La bataille des chiffres entre l’ancien et le nouveau régime concernant la performance économique et financière du pays a marqué les esprits en 2024. D’un point de vue sectoriel, certains défis reviennent avec insistance, influant sur la performance du produit intérieur brut de certains secteurs.
2024 tire à sa fin. L’économie a connu toutes les émotions durant l’année entre le boom économique présenté par l’ancien ministre des Finances Renganaden Padayachy et le tableau noir dressé par le nouveau gouvernement. Le taux de croissance du PIB réel pour 2023 est maintenant estimé à 5,6 %, ce qui est inférieur à l’estimation de septembre pour 2024, qui était de 7 %. Le contraste économique s’est traduit par un premier taux de croissance de 6,5 % pour 2024 et de nouvelles prévisions de 5,1 % pour cette même année.

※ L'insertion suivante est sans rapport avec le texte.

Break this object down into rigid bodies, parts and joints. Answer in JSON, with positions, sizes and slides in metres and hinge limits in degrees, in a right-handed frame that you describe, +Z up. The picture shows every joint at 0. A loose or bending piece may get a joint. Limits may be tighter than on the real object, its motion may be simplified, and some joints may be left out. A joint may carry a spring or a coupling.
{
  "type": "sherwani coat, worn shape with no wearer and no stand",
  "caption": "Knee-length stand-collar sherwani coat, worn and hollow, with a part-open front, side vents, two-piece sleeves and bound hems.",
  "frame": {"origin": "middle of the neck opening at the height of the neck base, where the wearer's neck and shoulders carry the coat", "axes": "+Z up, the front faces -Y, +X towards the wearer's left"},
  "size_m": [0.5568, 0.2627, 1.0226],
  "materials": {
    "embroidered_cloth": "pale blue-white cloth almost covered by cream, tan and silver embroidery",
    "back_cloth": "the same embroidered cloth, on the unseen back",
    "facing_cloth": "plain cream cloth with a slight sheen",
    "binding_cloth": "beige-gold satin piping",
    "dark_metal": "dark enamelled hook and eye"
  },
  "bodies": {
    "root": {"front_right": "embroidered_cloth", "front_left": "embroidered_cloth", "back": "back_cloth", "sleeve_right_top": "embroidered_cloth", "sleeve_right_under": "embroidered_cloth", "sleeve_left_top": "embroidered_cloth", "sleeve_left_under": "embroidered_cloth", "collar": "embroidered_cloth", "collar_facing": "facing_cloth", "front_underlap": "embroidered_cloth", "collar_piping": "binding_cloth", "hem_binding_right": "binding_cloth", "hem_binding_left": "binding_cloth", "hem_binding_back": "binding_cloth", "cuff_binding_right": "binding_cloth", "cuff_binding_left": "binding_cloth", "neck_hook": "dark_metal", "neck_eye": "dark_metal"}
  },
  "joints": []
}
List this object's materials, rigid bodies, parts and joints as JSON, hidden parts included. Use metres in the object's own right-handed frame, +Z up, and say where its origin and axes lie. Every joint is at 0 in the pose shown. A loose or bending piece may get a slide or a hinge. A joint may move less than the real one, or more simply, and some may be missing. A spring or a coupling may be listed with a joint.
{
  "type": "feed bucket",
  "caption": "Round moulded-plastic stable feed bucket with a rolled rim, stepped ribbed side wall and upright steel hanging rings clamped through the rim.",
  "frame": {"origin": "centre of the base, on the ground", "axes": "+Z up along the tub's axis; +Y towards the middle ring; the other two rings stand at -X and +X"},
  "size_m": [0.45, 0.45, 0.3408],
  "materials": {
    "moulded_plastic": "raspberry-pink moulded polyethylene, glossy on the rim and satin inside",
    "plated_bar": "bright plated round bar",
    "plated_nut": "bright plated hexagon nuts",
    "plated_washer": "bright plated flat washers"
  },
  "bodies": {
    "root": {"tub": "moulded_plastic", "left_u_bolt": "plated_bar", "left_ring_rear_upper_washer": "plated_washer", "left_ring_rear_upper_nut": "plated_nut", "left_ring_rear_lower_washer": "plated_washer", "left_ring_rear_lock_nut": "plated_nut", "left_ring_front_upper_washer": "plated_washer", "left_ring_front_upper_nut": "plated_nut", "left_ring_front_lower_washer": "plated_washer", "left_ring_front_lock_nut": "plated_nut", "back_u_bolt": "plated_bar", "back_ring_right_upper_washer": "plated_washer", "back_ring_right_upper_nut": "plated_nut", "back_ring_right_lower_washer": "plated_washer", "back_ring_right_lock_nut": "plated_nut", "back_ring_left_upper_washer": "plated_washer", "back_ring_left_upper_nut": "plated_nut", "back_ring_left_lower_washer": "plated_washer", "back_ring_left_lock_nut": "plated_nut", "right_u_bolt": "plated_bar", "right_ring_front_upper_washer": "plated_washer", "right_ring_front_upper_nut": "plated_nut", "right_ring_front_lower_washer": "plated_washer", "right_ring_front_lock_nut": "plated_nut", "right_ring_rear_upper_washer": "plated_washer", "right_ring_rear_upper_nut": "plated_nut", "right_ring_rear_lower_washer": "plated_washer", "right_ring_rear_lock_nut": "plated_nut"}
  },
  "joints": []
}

Dès lors, Sanjay Matadeen, économiste, estime que le bilan économique de cette année ne se fait pas dans des conditions optimales. Pour cause, les économistes se basent sur les informations fournies par le gouvernement et le bureau des statistiques. « C’est la parole de ce gouvernement contre celle de l’ancien régime. Ce sont les mêmes personnes au niveau de Statistics Mauritius qui viennent aujourd’hui publier de nouveaux chiffres. Y a-t-il eu des actions contre ces personnes ? Y a-t-il eu des pressions de la part des deux gouvernements sur ces officiers du gouvernement ? Ils sont protégés par la loi. Le nouveau gouvernement doit pouvoir prouver ce qu’il dit à propos des nouveaux chiffres qui sont publiés », dit d’emblée Sanjay Matadeen.
Maurice n’est pas à l’abri d’un “junk status”. Cela influera sur notre attractivité auprès des investisseurs étrangers.»
D’un point de vue sectoriel, l’économiste fait observer que le secteur touristique a montré des signes de reprise. Le secteur financier s’en sort, mais les secteurs traditionnels sont à la traîne. Le textile traverse des moments difficiles. La différence entre les importations et les exportations ne rétrécit pas et ce n’est pas sans conséquence sur la balance des paiements. « Il y a des indicateurs négatifs comme la dette publique. La roupie est faible », ajoute Sanjay Matadeen.
En effet, entre fin décembre 2014 et fin novembre 2024, la roupie s’est dépréciée d’environ 46 % par rapport au dollar américain. En moyenne annuelle, de 2020 à 2024, la roupie s’est dépréciée de 5,3 % par an.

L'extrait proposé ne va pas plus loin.